Meski persepsi negatif terhadap warga asing kerap dilontarkan, data faktual dari kepolisian Jepang justru menunjukkan bahwa jumlah insiden yang melibatkan WNA mengalami penurunan hingga tahun 2022, dan hanya sedikit peningkatan pada 2023. Persentase penduduk asing yang terlibat dalam insiden juga tetap stabil di sekitar angka 2 persen selama satu dekade terakhir.
Sementara itu, partai oposisi kecil lain seperti Sanseito juga menumpang isu ini dalam kampanye mereka. Dengan slogan "Japanese First", mereka mengusung pandangan nasionalis dan anti-globalisasi. Pemimpin partai Sohei Kamiya bahkan menyatakan bahwa globalisasi adalah penyebab utama kemiskinan di Jepang, dan menyebut bahwa warga asing membeli lahan serta saham perusahaan dalam jumlah berlebihan, yang turut menyumbang pada masalah tenaga kerja.
Sanseito dan Partai Konservatif Jepang memang bukan partai besar, namun berhasil memenangkan masing-masing tiga kursi dalam pemilu majelis rendah tahun lalu. Kemunculan mereka dengan suara-suara populis menjadi warna baru dalam dinamika politik Jepang yang biasanya lebih tenang dan terstruktur.
Di sisi lain, para pengamat mengingatkan bahwa sentimen negatif terhadap warga asing bisa menjadi bumerang. Hiroshi Shiratori, profesor ilmu politik dari Universitas Hosei, menilai bahwa tekanan ekonomi terhadap rakyat membuat mereka mencari kambing hitam, dan penduduk asing sering menjadi sasaran empuk.
“Daripada fokus pada pelemahan yen atau masalah struktural lainnya dalam ekonomi, menyalahkan orang asing atas kemiskinan di Jepang adalah langkah gegabah yang justru dapat memperuncing diskriminasi,” jelas Shiratori.

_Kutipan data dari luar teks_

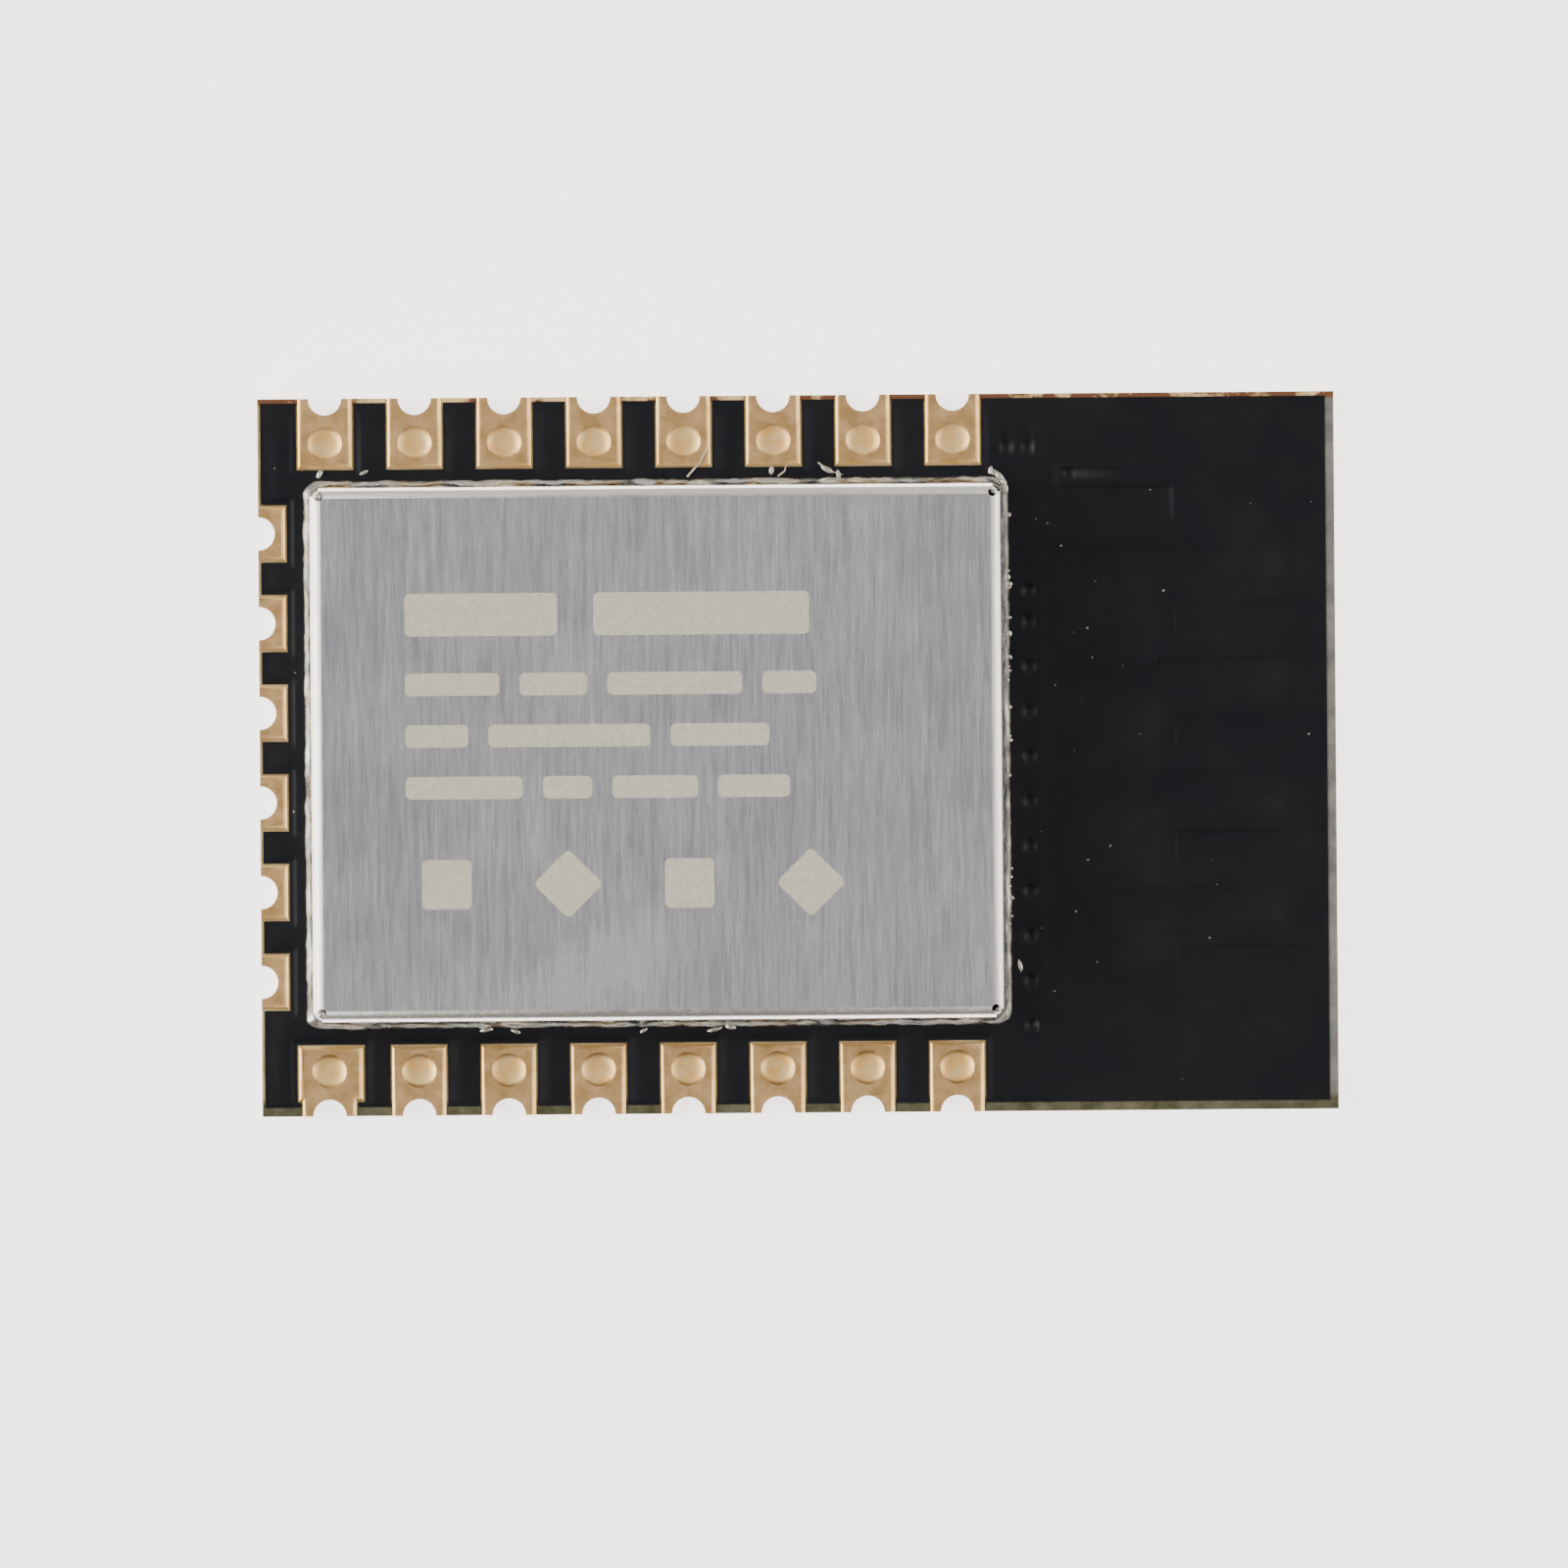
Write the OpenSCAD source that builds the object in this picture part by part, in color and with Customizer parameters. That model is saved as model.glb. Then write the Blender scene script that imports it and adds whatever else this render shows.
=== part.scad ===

Dengan segala dinamika ini, langkah pemerintah mendirikan pusat komando khusus untuk menangani isu WNA bisa menjadi titik awal penting untuk menata ulang pendekatan kebijakan secara menyeluruh dan meredam suara-suara ekstrem yang berpotensi memecah belah masyarakat. Jepang tengah berada di persimpangan penting: antara membuka diri untuk keberagaman dan menutup diri demi politik identitas.